We have, and I think the key to avoiding that is really considering how much of that feedback you apply to your product. To be honest, if I were to give a percentage of how much crowd-testing factored into Effect Audio’s products, I’d say perhaps 5%. It’s because the feedback we receive sometimes are so opposite. One’s too much bass is another’s no bass. So instead, what we do is gather as much feedback as possible, and look for trends. It’s important for us to use this collected information as a rule-of-thumb. But aside from that, it also helps that we tend to exclusively beta test our products at CanJam’s, to broaden the demographic as much as possible.
As a follow-up to that, do you think there’s a favored Singaporean house sound?

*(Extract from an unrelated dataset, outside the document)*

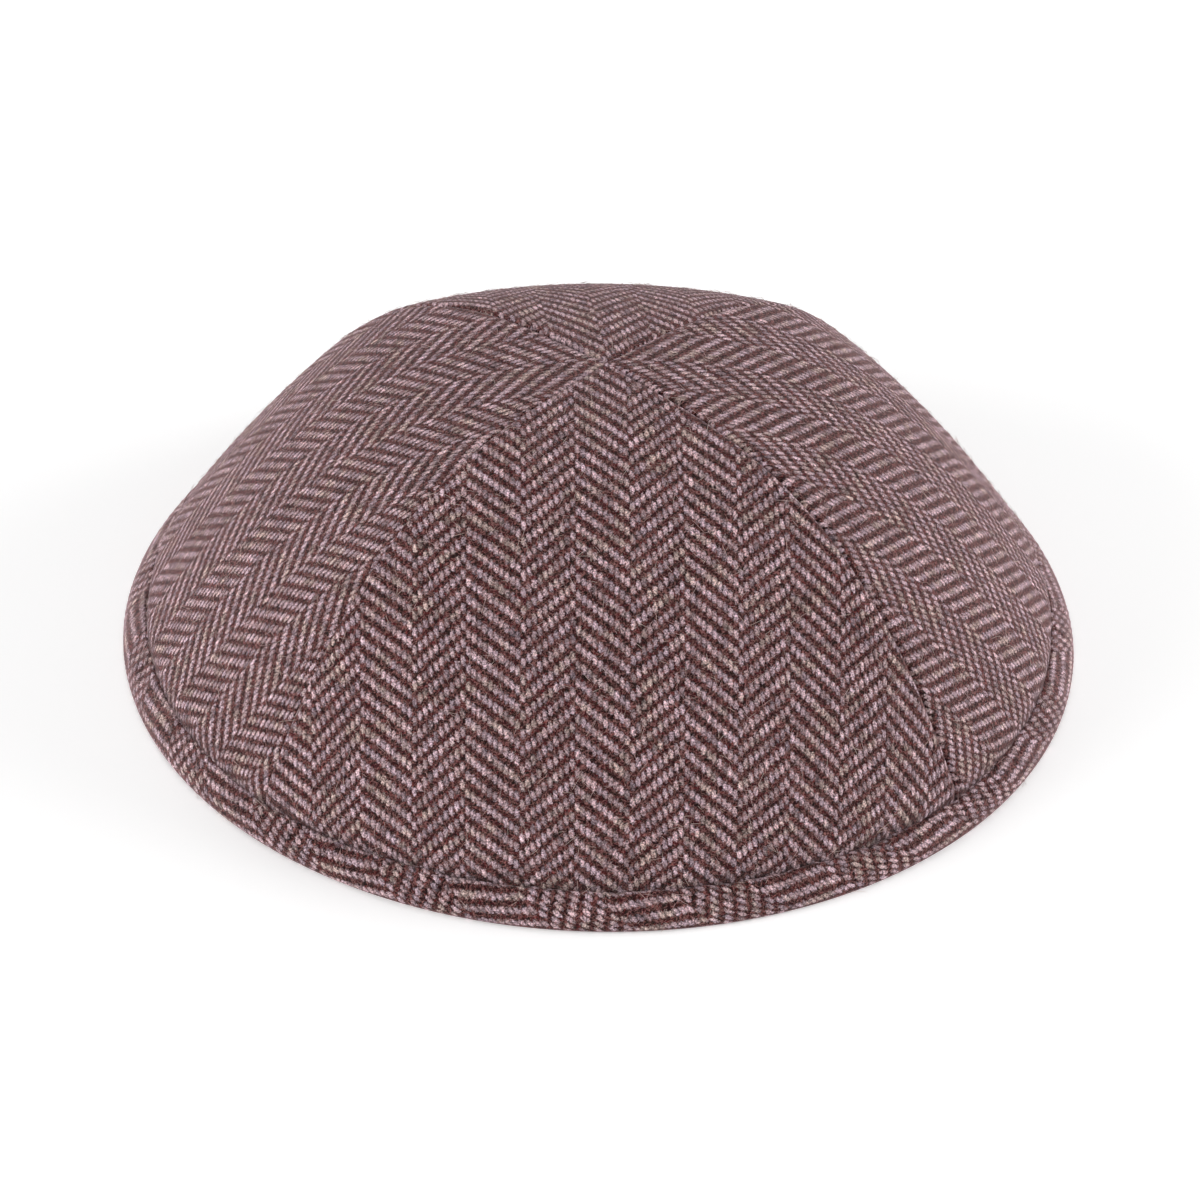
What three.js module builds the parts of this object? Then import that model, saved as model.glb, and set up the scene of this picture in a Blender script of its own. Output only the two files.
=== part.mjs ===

I don’t think so. Tastes around here tend to be quite diverse, which is unlike say a Japanese crowd who tend to like it quite bright. They tend to believe it sounds appealing with the music they listen to. Maybe, it has to do with a more diverse taste in music in Singapore as well. I definitely wouldn’t say there’s a house sound here.
You also recently held an event with Jomo Audio showcasing the ins-and-outs of IEM design. How much does educating the audiophile community mean to you?
Back in the day, when audio first started becoming a hobby in Singapore, it was much more passionate and community-driven than it is now. I remember the old days at Jaben where I’d see consumers and retailers just talk about audio, talk about music, because they loved it. Over time, I think audio in Singapore has become more of a commodity; a trading item; a cold outlet for retailers to make money and grow margins. I think that first love had mostly disappeared. With events like the one we had with Jomo, or Tune It Singapore!, or cable-building, etcetera, we wanted to bring the consumers and the manufacturers together, and hopefully rekindle and foster that passion that was once the driving force of the audiophile community in Singapore.
With these behind-the-scenes sort of events, do you think there’s a risk in so-called killing some of the mystery or magic behind IEMs, cables, etcetera?
I don’t think it’s killed the magic at all. In fact, I think it’s added more value to it. To tell you the truth, throughout the event, everyone fumbled. No one could finish an IEM without Jomo’s help. Even then, so many drivers by the end of the day got killed to the point where Joseph was like, “Please stop. I’ve run out.” (laughs)
I think for many of them, it was an extremely valuable realisation of how difficult it is to build an IEM. When they were installing parts and realising how difficult it was, they stopped seeing it as just stuffing drivers in a shell. They developed an understanding for lead time. “Oh, so that’s why it takes that long to build an IEM.” They also didn’t know how much calculation goes into developing an IEM. You know? Joseph even prepared lecture notes detailing why it’s better to use this capacitor or that resistor because of phase. And, this was the first time many of them had even heard of what phase was. So really, it was a very valuable lesson that made people appreciate the meticulous work that goes on behind the scenes.